Sent from my Samsung S7 via Tapatalk


----------



## fishingtwo

Have you called Brady? If so where does he leave from?


----------



## fishingtwo

I just talked to Julie at Blue Fin Charters in Freeport and she will be posting dates for trips in August, September and October on Monday. These will be 36 hour trips and limited to 10 people total on the boat.


----------



## fishingtwo

Just signed up for 36 hour trip August 25-26 on the Bluefin out of Freeport.

Let's make it a 2Cool event!!


----------



## jaime1982

fishingtwo said:


> Just signed up for 36 hour trip August 25-26 on the Bluefin out of Freeport.
> 
> Let's make it a 2Cool event!!


Im going to see if I can make this one depending on the pricing.
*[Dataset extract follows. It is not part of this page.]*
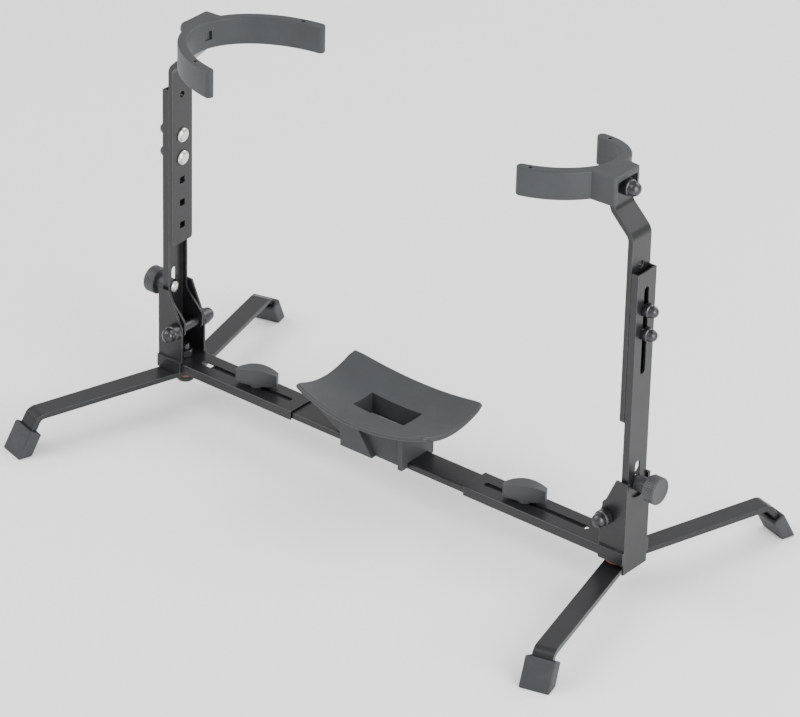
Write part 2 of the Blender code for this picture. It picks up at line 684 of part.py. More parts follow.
def leg_pivot(side, turn, axis):
    upper_top = UPPER_LEG_Z + LEG_THICKNESS / 2
    place = turn @ Matrix.Translation((LEG_PIVOT_X, 0, 0))
    low = LOWER_LEG_Z - LEG_THICKNESS / 2 - GAP
    bolt = turned([(0, 0.061), (M8, 0.061), (M8, low), (0.0085, low), (0.0078, low - 0.002),
                   (0.005, low - 0.0034), (0, low - 0.004)], place)
    keep(bolt, side + "_leg_bolt", "dark_steel", axis)
    seat = CHANNEL_TOP + GAP
    hexagon = [(0.0075 * math.cos(math.radians(a)), 0.0075 * math.sin(math.radians(a)))
               for a in range(0, 360, 60)]
    hole = [(M8_HOLE * math.cos(math.radians(a)), M8_HOLE * math.sin(math.radians(a)))
            for a in range(0, 360, 20)]
    keep(plate([hexagon, hole], "Z", seat, seat + 0.0065, place), side + "_leg_nut", "dark_steel", axis)
    between = (UPPER_LEG_Z + LOWER_LEG_Z) / 2
    washers = {"top": (upper_top + GAP, CHANNEL_BOTTOM - GAP), "mid": (between - 0.0005, between + 0.0005)}
    for name, (bottom, top) in washers.items():
        ring = turned([(WASHER, top), (WASHER, bottom), (M8_HOLE, bottom), (M8_HOLE, top)], place,
                      closed=True, steps=24)
        keep(ring, side + "_leg_washer_" + name, "red_fibre", axis)


def tower_parts(side, tower):
    turn = tower["turn"]
    raised = tower["raised"]
    slide_axis = joint_axis(side + "_extension_axis", turn @ Vector((WEB_FACE, 0, CHANNEL_TOP)))
    fold_axis = joint_axis(side + "_fold_axis", turn @ Vector((PIN_X, 0, PIN_Z)))
    height_axis = joint_axis(side + "_height_axis", turn @ Vector((WEB_FACE, 0, TOP_HOLE_Z + raised)))
    wing_knob(side, tower, turn)
    end_channel(side, tower, turn, slide_axis)
    bracket(side, turn, slide_axis)
    fold_hinge(side, turn, slide_axis)
    leg_pivot(side, turn, slide_axis)
    lower_upright(side, turn, fold_axis)
    lock(side, turn)
    upper_upright(side, raised, turn, height_axis)
    yoke(side, tower, turn, height_axis)
    leg(side, tower, "upper")
    leg(side, tower, "lower")


clear_scene()
stand = new_collection("instrument_stand")
cutters = new_collection("cutters")
centre_bar()
saddle(joint_axis("saddle_axis", (SADDLE_MIDDLE, 0, BAR_TOP)))
for tower_side, tower_design in TOWERS.items():
    tower_parts(tower_side, tower_design)
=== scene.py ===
"""Looks for the folding instrument stand: its finished pieces, materials, lights and camera.

Metres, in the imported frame.  Towers are described in the left tower's coordinates, where +X points
inward; the right tower is the same turned half a turn about Z.
"""
import json
import math

import bmesh
import bpy
from mathutils import Matrix, Vector


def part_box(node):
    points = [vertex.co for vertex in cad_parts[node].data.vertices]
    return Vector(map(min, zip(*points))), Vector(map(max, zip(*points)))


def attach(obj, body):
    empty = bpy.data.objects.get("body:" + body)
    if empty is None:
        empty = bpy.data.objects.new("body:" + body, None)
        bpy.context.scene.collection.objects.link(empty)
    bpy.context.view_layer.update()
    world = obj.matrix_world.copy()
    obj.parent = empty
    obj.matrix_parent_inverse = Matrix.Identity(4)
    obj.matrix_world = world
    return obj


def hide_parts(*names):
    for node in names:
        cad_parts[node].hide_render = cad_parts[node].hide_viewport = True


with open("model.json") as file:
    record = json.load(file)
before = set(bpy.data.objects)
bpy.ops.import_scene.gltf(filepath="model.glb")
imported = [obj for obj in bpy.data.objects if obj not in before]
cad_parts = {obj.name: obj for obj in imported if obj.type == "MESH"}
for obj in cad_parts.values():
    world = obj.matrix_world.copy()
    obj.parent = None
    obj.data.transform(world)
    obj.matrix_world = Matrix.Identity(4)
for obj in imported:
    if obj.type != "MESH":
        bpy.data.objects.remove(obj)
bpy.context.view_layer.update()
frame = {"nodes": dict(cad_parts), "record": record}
record = frame["record"]
BODY_OF = {node: body for body, nodes in record["behaviour"]["bodies"].items() for node in nodes}
SLOT_OF = {row["node"]: row["material_slot"] for row in record["subparts"]}
HALF_TURN = Matrix.Rotation(math.pi, 4, "Z")
TURN = {"left": Matrix(), "right": HALF_TURN}
OUTWARD = {"left": Vector((-1, 0, 0)), "right": Vector((1, 0, 0))}

# holders: the inner face is an ellipse in the holder's own coordinates, X inward from its origin
YOKE_ORIGIN_X = -0.240
YOKES = {
    "left": {
        "middle": (0.1049, -0.0041), "axes": (0.0909, 0.0631), "turned": math.radians(7.6),
        "thickness": 0.0086, "arc": (math.radians(91), math.radians(248)),
        "holes": (math.radians(101.6), math.radians(235)),
    },
    "right": {
        "middle": (0.0701, 0.0058), "axes": (0.0548, 0.0336), "turned": math.radians(34),
        "thickness": 0.010, "arc": (math.radians(64), math.radians(230)),
        "holes": (math.radians(71), math.radians(222)),
    },
}
YOKE_ROUNDING = 0.0013
BACK_X = -0.002
BACK_HALF_WIDTH = 0.018
BACK_CORNER = 0.003
RECESS_DROP = 0.0052

# saddle
SADDLE_MIDDLE = -0.009
SADDLE_HALF_LENGTH = 0.075
SADDLE_HALF_WIDTH = 0.049
SADDLE_LOW = 0.080
SADDLE_THICKNESS = 0.0047
SADDLE_BODY = (-0.046, 0.0205)
SADDLE_BODY_HALF_WIDTH = 0.0172
SADDLE_RIB_HALF_WIDTH = 0.023
SADDLE_FLOOR = 0.0405
SADDLE_JOIN = 0.0804
WELL = (-0.0395, 0.019)
WELL_HALF_WIDTH = 0.014
BAR_TOP = 0.0462

GAP = 0.0003

# hardware
M6 = 0.003
M6_HOLE = 0.0033
M8 = 0.004
M8_HOLE = 0.0043
BLIND_BORE = 0.0056
THREAD_PITCH = 0.0010
THREAD_DEPTH = 0.00045
LEG_NUT_RADIUS = 0.0075
LOCK_KNOB_RADIUS = 0.01265
LOCK_KNOB_HEAD = 0.0137
WING_ANGLE = math.radians(23)
WING_BORE = 0.0137


# ---------------------------------------------------------------- materials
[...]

Unfortunately my 6 year old had a trip to the Emergency room then got admitted to Texas Children's Hospital on the 24th. She is out and doing better but were anticipating a HUGE bill plus the amberlamps ride on top of that. A $600 trip is probably out for me at this time.

I had Bill change the title of the thread since I couldnt make the Fathers day trip happen due to me being sick. Im back to normal now though. Im still in for pitch ins and getting with 2coolers for trips up to around $250ish if anyone ever need an extra. I should be pretty good on gear now.


----------